Nathan "The Hog" Hedge (born 28 May 1979, in Brisbane, Queensland) is a professional surfer raised on the Northern Sydney beach of Narrabeen.

Having served his apprenticeship at the highly pressurised line-up of East Coast Australia's North Narrabeen, Nathan 'The Hog' Hedge has proven himself to be one of the areas most highly regarded sons. His style is characterised by both power and precision, while his control inside a barrel bares his own personal mark of determination.

Joining the Rip Curl team as an unabashed grom, Hog refined his competitive mettle surfing some of the best waves in the world alongside some of the greatest surfers in the world, thanks to 'The Search' campaign.
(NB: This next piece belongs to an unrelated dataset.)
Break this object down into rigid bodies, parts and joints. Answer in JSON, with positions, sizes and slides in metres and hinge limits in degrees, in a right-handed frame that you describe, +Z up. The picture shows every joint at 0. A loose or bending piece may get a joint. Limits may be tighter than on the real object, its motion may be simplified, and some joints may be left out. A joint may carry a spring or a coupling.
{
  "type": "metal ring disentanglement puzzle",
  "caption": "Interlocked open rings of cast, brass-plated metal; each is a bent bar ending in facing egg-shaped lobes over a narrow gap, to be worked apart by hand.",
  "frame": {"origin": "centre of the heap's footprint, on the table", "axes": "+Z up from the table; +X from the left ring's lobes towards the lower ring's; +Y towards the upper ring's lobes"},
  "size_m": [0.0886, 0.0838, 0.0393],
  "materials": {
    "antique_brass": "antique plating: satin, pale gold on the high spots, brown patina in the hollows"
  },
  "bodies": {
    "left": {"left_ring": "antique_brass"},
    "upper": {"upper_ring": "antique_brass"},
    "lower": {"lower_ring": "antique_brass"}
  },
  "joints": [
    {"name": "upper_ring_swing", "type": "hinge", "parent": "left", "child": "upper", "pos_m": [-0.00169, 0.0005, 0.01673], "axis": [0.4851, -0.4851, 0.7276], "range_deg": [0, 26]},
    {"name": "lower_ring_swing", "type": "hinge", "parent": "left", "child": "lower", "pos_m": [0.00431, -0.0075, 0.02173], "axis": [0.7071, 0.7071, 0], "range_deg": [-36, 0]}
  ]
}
Hog qualified for the ASP World Tour in 2001, and quickly established himself as the unofficial spokesman for all things Australian. Never afraid to voice his opinions, his tenacity and honesty has both riled and endeared. By 2004 and 2005 The Hog had looked to cement his position amongst the top ten surfers in the world. Two runner-up finishes in 2004 at Teahupoo and J’Bay, consistent quarter-final finishes in 2005, it was only a dislocated shoulder in Tahiti and Hawaii in 2004 which had any effect on his momentum.
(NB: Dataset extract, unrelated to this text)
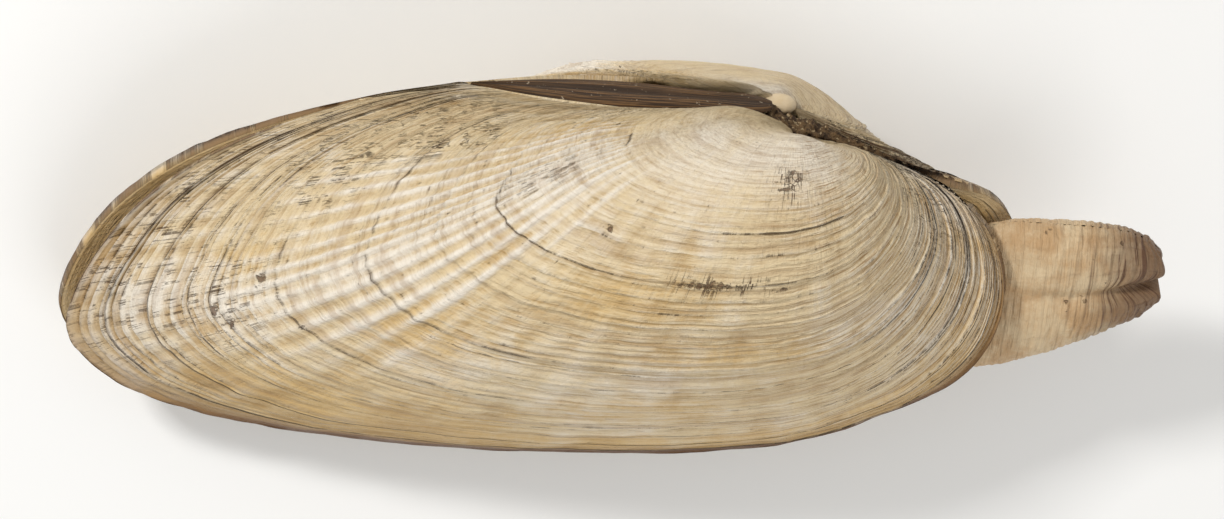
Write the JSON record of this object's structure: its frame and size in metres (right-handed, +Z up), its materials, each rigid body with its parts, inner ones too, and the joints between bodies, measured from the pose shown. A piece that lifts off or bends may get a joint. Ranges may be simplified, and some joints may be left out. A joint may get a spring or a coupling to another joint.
{
  "type": "gaping clam shell with dried siphon",
  "caption": "Long closed clam shell lying on one valve, ribbed and ledged, with a dark hinge ligament and a dried siphon sticking out of the gape at one end.",
  "frame": {"origin": "on the table under the middle of the shell's bounding box", "axes": "+X towards the siphon end along the shell, +Y towards the hinge side, +Z up from the table"},
  "size_m": [0.1298, 0.0496, 0.0404],
  "materials": {
    "upper_valve": "satin",
    "lower_valve": "satin",
    "ligament": "satin",
    "siphon": "satin"
  },
  "bodies": {
    "root": {"upper_valve": "upper_valve", "lower_valve": "lower_valve", "ligament": "ligament", "siphon": "siphon"}
  },
  "joints": []
}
After an inexplicable run of poor results in 2006, Hog was relegated to the World Qualifying Series (WQS). The only plus being the award from ‘Surfer Magazine’ for best tube ride, a sickening left-hander which barrels beyond comprehension.

Although his efforts on The Grind in 2007 and 2008 have come excruciatingly close, most still believe that his rightful place is amongst the world's top 45.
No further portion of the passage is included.